Few people would dare call the girls "lucky," but the fact that they were born at all is astonishing. About 3 out of every 1,000 pregnancies result in identical twins. The odds that twins will be conjoined are about 100,000 to 1; the odds they will be conjoined at the head--about 2.5 million to 1. Why some identical twins fuse together isn't completely understood, although many experts believe the defect occurs when a single fertilized egg, primed to split in two, stays partially joined.

VISIONARY MEDICINE

On seeing the twins, the first question UCLA doctors asked: Can we separate them safely? In most craniopagus cases, the answer is no. Too much connected brain tissue and overlapping blood vessels make them impossible to untangle. Nine major blood vessels weave through the brain, an organ that uses 15 to 20 percent of the body's total blood supply--more than any other organ (see diagram, p. 13). One leak could stop oxygen-rich blood from reaching brain cells; without oxygen, cells die--a brain-damaging condition called stroke.

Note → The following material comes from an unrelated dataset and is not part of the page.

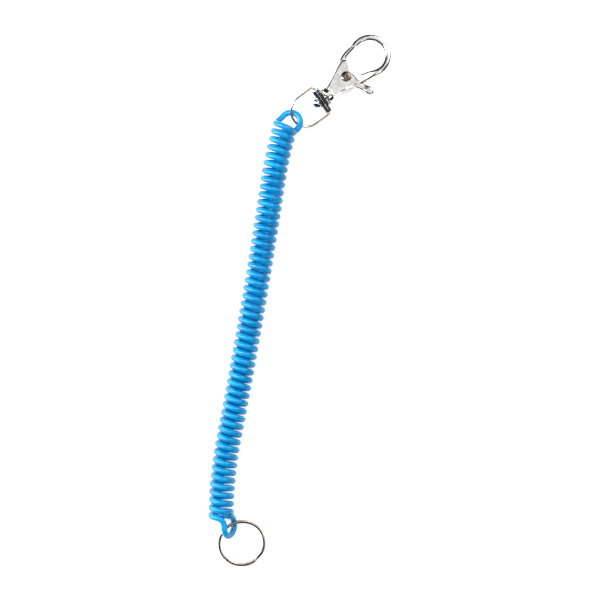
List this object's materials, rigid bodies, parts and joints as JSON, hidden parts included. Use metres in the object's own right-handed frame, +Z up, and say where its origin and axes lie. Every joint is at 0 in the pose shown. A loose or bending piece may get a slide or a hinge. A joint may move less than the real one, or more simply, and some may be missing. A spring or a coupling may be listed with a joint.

To determine whether the girls could survive surgery, doctors relied on some of the most sophisticated medical imaging devices on Earth. "Before 1972, we didn't have the tools to see what was going on inside the patient before operating," says Kawamoto. "We were just sort of going into it blind." Today, medical equipment like the magnetic resonance imaging (MRI) machine generates detailed images of the interior brain--as though surgeons had sliced it in half to peer inside.

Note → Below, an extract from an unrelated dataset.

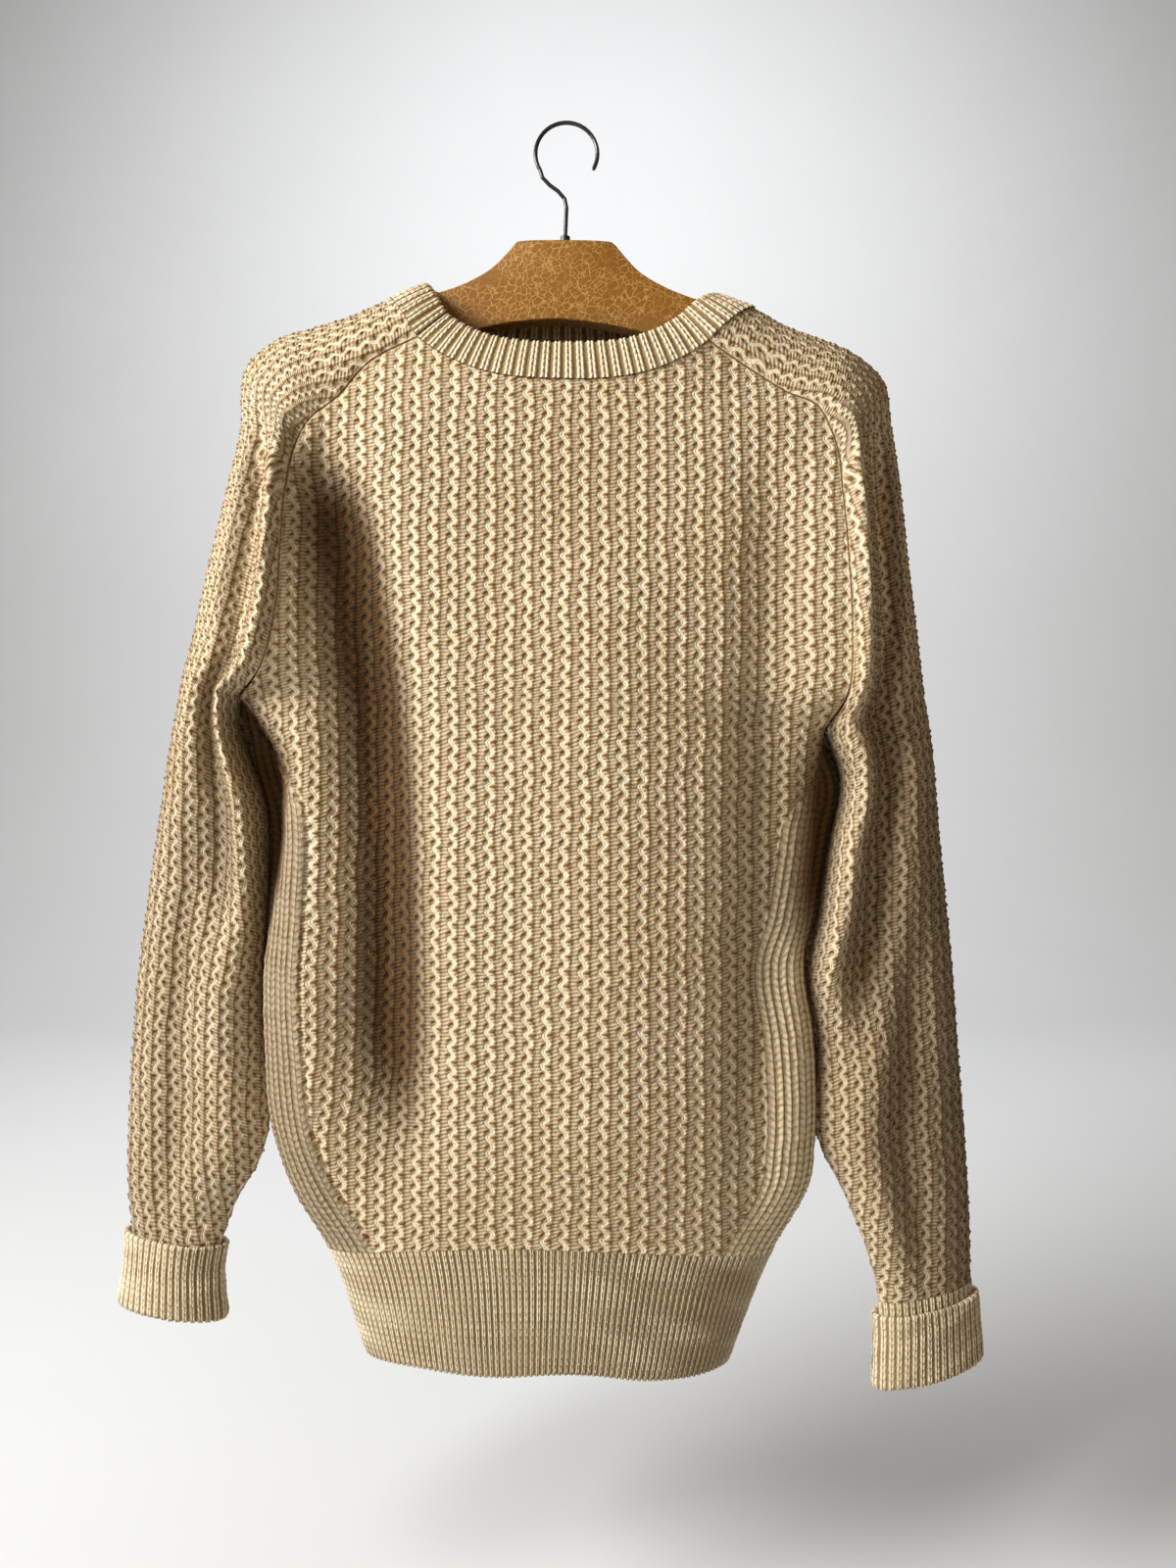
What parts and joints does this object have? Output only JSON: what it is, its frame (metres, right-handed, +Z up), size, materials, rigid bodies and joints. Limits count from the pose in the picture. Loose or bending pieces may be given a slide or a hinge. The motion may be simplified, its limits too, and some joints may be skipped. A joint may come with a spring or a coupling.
{
  "type": "fisherman sweater on a hanger",
  "caption": "Crew-neck raglan pullover in thick textured knit with ribbed neckband, hem and turned-back cuffs, hanging on a covered flat hanger with a wire hook.",
  "frame": {"origin": "inside top of the hook, where the hanger rests on the rod, peg or wall hook that holds it", "axes": "+Z up, +X to the right of someone facing the front of the garment, the front faces -Y"},
  "size_m": [0.5692, 0.0901, 0.8305],
  "materials": {
    "wool_knit": "matt undyed wool in a thick zigzag rib knit",
    "wool_rib": "matt undyed wool in a fine vertical rib",
    "hanger_cover": "tan leatherette with a pale crackle, satin",
    "hook_wire": "black lacquered wire"
  },
  "bodies": {
    "root": {"front": "wool_knit", "back": "wool_knit", "sleeve_left": "wool_knit", "sleeve_right": "wool_knit", "neckband": "wool_rib", "hem_rib": "wool_rib", "cuff_left": "wool_rib", "cuff_right": "wool_rib", "hanger_body": "hanger_cover", "hanger_hook": "hook_wire"}
  },
  "joints": []
}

The MRI images of the twins revealed two separate brains conjoined not by large clumps of brain tissue but by a handful of blood vessels, some skin, and bone: Separation would be difficult, but not impossible. The girls' parents gave doctors the green light to move ahead", and they began to study the images--along with a computer-generated 3-D plastic model (see image, p. 13)--to map out the safest way to perform the surgery.

THREE DEGREES OF SEPARATION

Although the girls would be surgically parted in a single day, the entire procedure was spread out over several painstaking months, and divided into three general stages. Stage 1 was critical: create extra skin to cover the girls' heads after the operation. Skin, or the integumentary system, is the single largest organ in the body. It forms a watertight barrier against germs and helps the body retain fluids. Skin is also remarkably elastic, thanks to stringy fibers of collagen and elastin.

How do you "create" more skin? "We literally stretched the girls' skin out," says Kawamoto. One month before the surgery a fluid expander--essentially a balloon--was implanted beneath the scalp where the twins' heads met (see diagram, p. 11). Over the next 30 days, saltwater was pumped into the balloon, slowly causing it to expand and stretch the dermis, the deepest skin layer. At the same time the skin stretched, new blood vessels sprouted, which helped rebuild thinned out muscle and fat cells snaking below the dermis.